Porphyria's overt sexuality, communicated by her bare shoulder and the “withdrawing” of her clothing, would have been shocking to a Victorian audience. Women’s sexuality was severely repressed at this time and seen as abhorrent, sinful behavior not fit for polite society. This agency moves the poem away from romantic themes to a more modern consideration of sexuality and gender relations.

"gay feast..."   (Porphyria's Lover)

The adjective “gay” means bright or lively, joyful, and full of mirth. For the middle class, Victorian parties were opportunities to make social connections, maintain relationships, and gain social power. That Porphyria leaves this happy party in order to go to her lover is a sign of her social deviance; she abandons this social ritual because her passion and love for this man are more important. The speaker sees this action as a type of weakness: her passion is so great that even her obligations to society cannot “restrain her.” He paints Porphyria as a wild, uncivilized woman who is at the mercy of her passion.

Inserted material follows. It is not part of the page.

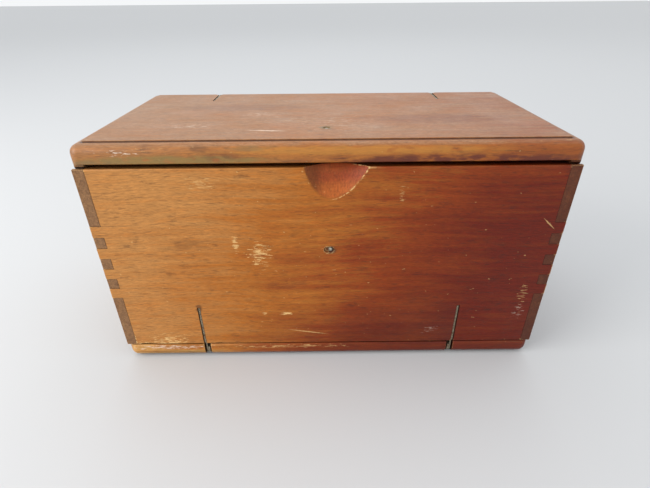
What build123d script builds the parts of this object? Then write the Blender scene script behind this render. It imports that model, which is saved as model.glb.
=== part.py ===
"""Folding wooden box: a lid, a base, a front and a back that unroll flat on six concealed blade hinges.

Each of the four sections is a board with a triangular end piece at each end. The eight end
pieces meet on the diagonals of the box's ends, so that any section can swing out of the closed box.
Every pivot lies as far from the upright outer face as from the lid's or the base's outer face, so
that the open box lies flat on its outer faces.
Units are millimetres. X runs along the box, Y from front to back, Z up; the origin is at the
centre of the underside.
"""
from build123d import *

import math
import os

# Overall sizes
LENGTH = 203.2
DEPTH = 101.6
BOARD_T = 8.4  # lid and base
PANEL_T = 6.4  # front and back
PANEL_H = 92.4
END_T = 4.8
BASE_GAP = 0.7  # base's top to the front's and back's lower edges
LID_GAP = 1.7  # front's and back's upper edges to the lid's underside
PANEL_ARRIS_R = 0.4
BOARD_ARRIS_R = 1.0  # inner long edges of lid and base, which the front and back swing past
BOARD_CORNER_R = 4.0  # upright corners of lid and base, a little more than the quarter round

# Moulding round the lid's top and the base's underside: a quarter round below a small step
OVOLO_R = 3.8
QUIRK_STEP = 0.6
QUIRK_INSET = 4.9

# Joints between the boards and their end pieces
FINGER_W = 5.4
FINGER_PITCH = 2 * FINGER_W
PANEL_FINGERS = (-1.5, -0.5, 0.5, 1.5)  # centres of the panels' fingers, in pitches
FINGER_RISE = 1.8  # of the fingers' middle above the panel's middle
TENONS = (-1, 0, 1)  # centres of the blind tenons into lid and base, in pitches
TENON_T = 2.4
TENON_L = 3.6

# Mitres where the end pieces of two sections meet
MITRE_GAP = 0.5
APEX_BLUNT = 0.7
TIP_BLUNT = 1.3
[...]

"I listened..."   (Porphyria's Lover)

Much like Browning’s famous poem My Last Duchess, “Porphyria’s Lover” takes the form of a dramatic monologue. A dramatic monologue is a poem in which an imagined narrator describes a particular situation or series of events and inadvertently reveals aspects of their own character. The speaker in a dramatic monologue is generally suspicious as they are not immediately forthcoming with aspects of their personality or actions.